* New strategy to break from heavy debt-fuelled spending
* Aims to turn free cash-flow positive in 2014, one year ahead of target
* Temasek says comfortable with Olam’s credit position
* Olam to scale down operations in some small businesses
* Olam now listening to investors, aiming to show results -analyst
By Eveline Danubrata and Anshuman Daga
SINGAPORE, April 25 (Reuters) - Olam International Ltd , propped up by Singapore state investor Temasek Holdings after worries mounted over its high debt, bowed to investor pressure and said it will nearly halve its capital spending over the next three years and trim its businesses.
The Singapore-based agricultural commodities company, which came under attack from short-seller Muddy Waters last November and was forced to raise cash as its stock and bond prices tumbled, has been urged to rein in its global expansion plans and generate more cash.
Olam - whose new top shareholder Temasek has put its own reputation on the line and wants a secure foothold in the commodities sector - said the more prudent approach would assure its future.
“We feel that we have a very clear plan and we feel we will become a much stronger company,” Olam Chief Executive Officer Sunny Verghese told Reuters on the sidelines of a news conference, where he announced the company’s shift in strategy.
Olam is aiming to be free cash-flow positive by the year to June 2014, one year earlier than previously forecast, and delayed a target of reaching $1 billion in net profit by 2016.
It will also seek to cut its stake in a Gabon fertiliser plant, its biggest investment, which has been delayed by about a year.
After five months of firefighting since Muddy Waters issued scathing criticisms of Olam’s business practices and debt levels, sparking a slide in its stock and debt prices, Verghese said he thought the worst was over.
Muddy Waters, however, was unconvinced.
“Olam is now saying the right things, and one hopes they’re sincere. However, we question whether this is too little, too late given Olam’s existing debt load and asset quality,” the short-seller said in an emailed statement.
Mandated by the Kewalram Chanrai Group to start Olam in 1989, Verghese spearheaded the company’s expansion beyond trading, into the production and processing of agricultural commodities from cotton to coffee to cashew nuts.

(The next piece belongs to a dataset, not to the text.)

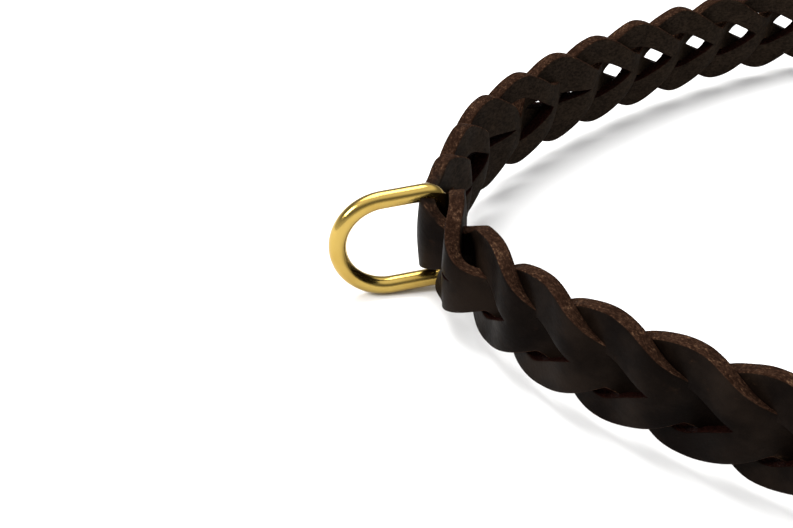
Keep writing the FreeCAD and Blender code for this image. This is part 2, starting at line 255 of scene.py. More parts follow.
def band_line(s):
    """Plan position and outward normal at distance s from the D-ring, near side positive."""
    distance = np.abs(s)
    side = np.where(s < 0, -1.0, 1.0)
    x = np.full_like(distance, RING_X)
    y = -(RING_Y + TAB_LENGTH) + (distance - MOUTH_S)
    nx, ny = np.ones_like(distance), np.zeros_like(distance)
    for index, (centre, radius, first, start) in enumerate(ARCS):
        end = ARCS[index + 1][3] if index + 1 < len(ARCS) else MOUTH_S
        here = (distance >= start) & (distance < end)
        angle = first + (distance[here] - start) / radius
        nx[here], ny[here] = np.cos(angle), np.sin(angle)
        x[here] = centre[0] + radius * nx[here]
        y[here] = centre[1] + radius * ny[here]
    return x, y * side, nx, ny * side


def on_band(s, up, out):
    """World points from distances along, above and outside the middle of the band."""
    x, y, nx, ny = band_line(s)
    return np.stack([x + nx * out, y + ny * out, MIDDLE_Z + up], axis=-1)


# ---------------------------------------------------------------- mesh helpers
def mesh_object(name, vertices, faces, smooth_faces=True):
    mesh = bpy.data.meshes.new(name)
    mesh.from_pydata([tuple(v) for v in vertices], [], faces)
    mesh.validate()
    mesh.update()
    if smooth_faces:
        mesh.polygons.foreach_set("use_smooth", [True] * len(mesh.polygons))
    obj = bpy.data.objects.new(name, mesh)
    bpy.context.scene.collection.objects.link(obj)
    return obj


def stand_for(obj, node):
    """Shows a piece in place of a rigid CAD node and moves it with that node's body."""
    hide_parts(node)
    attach(obj, BODY_OF[node])


def point_attribute(obj, name, values):
    layer = obj.data.attributes.new(name, "FLOAT", "POINT")
    layer.data.foreach_set("value", np.asarray(values, dtype=np.float32))


def vector_attribute(obj, name, values):
    layer = obj.data.attributes.new(name, "FLOAT_VECTOR", "POINT")
    layer.data.foreach_set("vector", np.asarray(values, dtype=np.float32).ravel())


def tidy_faces(faces):
    """Drops repeated corners, and faces that they leave without an area."""
    kept = []
    for face in faces:
        corners = [c for i, c in enumerate(face) if c != face[i - 1]]
        if len(set(corners)) >= 3:
            kept.append(tuple(corners))
    return kept


def used_only(vertices, faces, *columns):
    """Drops vertices that no face uses, and the same rows of each column."""
    used = np.unique(np.concatenate([np.array(f) for f in faces]))
    place = np.full(len(vertices), -1)
    place[used] = np.arange(len(used))
    renumbered = [tuple(int(place[c]) for c in face) for face in faces]
    return vertices[used], renumbered, [column[used] for column in columns]


def tube_faces(rows, ring, closed):
    """Faces of a tube whose vertices come row by row."""
    faces = []
    for i in range(rows if closed else rows - 1):
        j = (i + 1) % rows
        for k in range(ring):
            n = (k + 1) % ring
            faces.append((i * ring + k, j * ring + k, j * ring + n, i * ring + n))
    return faces


# ---------------------------------------------------------------- braided straps
def leg_outline(turn=3, across=8, through=4):
    """Points round the section of one leg of a strap, beside its slit.

    Each is (kind, a, b); section_points turns the two numbers into a place.
    """
    quarter = [math.radians(90) * i / turn for i in range(turn + 1)]
    outline = []
    outline += [("slit_top", math.sin(a), math.cos(a)) for a in quarter]
    outline += [("top", i / across, 0) for i in range(1, across)]
    outline += [("raw_top", math.sin(a), math.cos(a)) for a in quarter]
    outline += [("raw", i / through, 0) for i in range(1, through)]
    outline += [("raw_low", math.cos(a), math.sin(a)) for a in quarter]
    outline += [("low", 1 - i / across, 0) for i in range(1, across)]
    outline += [("slit_low", math.sin(a), math.cos(a)) for a in quarter]
    outline += [("slit", 1 - i / through, 0) for i in range(1, through)]
    return outline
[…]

Olam’s fortunes are increasingly tied to Temasek, which became its biggest shareholder with a 24 percent stake, up from 16 percent, after subscribing to a $712.5 million cash call in January.
In a brief statement, Temasek said it was comfortable with Olam’s credit positions and its longer-term prospects.
The state investor has been increasing its exposure to the global commodities and energy sector.
“Temasek is looking at resources with a long-term view,” said Song Seng Wun, a regional economist at CIMB Research.
“Commodity prices may be wobbling all over the place now, but when the global economy returns to a ‘normal growth’ path, then demand for resources will surely pick up. So it is cheaper for Temasek to be early.”
Olam had promised Thursday’s strategic review more than two months ago, as it sought to reassure investors and control the damage from worries stirred by Muddy Waters’ allegations, which triggered a 22 percent drop in Olam shares in ensuing weeks and pushed its bond prices lower.
The strategy of adding on more production and processing capabilities had loaded Olam with debt as it bought flour mills and other assets, including a dairy business in Uruguay and almond assets in Australia.
But the company signalled it will moderate its acquisitiveness, cutting planned capital spending for the period from 2014 to 2016 by S$1 billion ($804 million) or more, to between S$1.2 billion and S$1.6 billion. That compares with an earlier spending plan of S$2.2 billion to S$2.6 billion.
“Olam wants to first let the numbers show there is delivery before they move back to the original path of growth by M&A,” said Roger Tan, head of SIAS Research.
“Olam has learned from the Muddy Waters episode the importance of regular communication with investors, especially because of their complex business model.”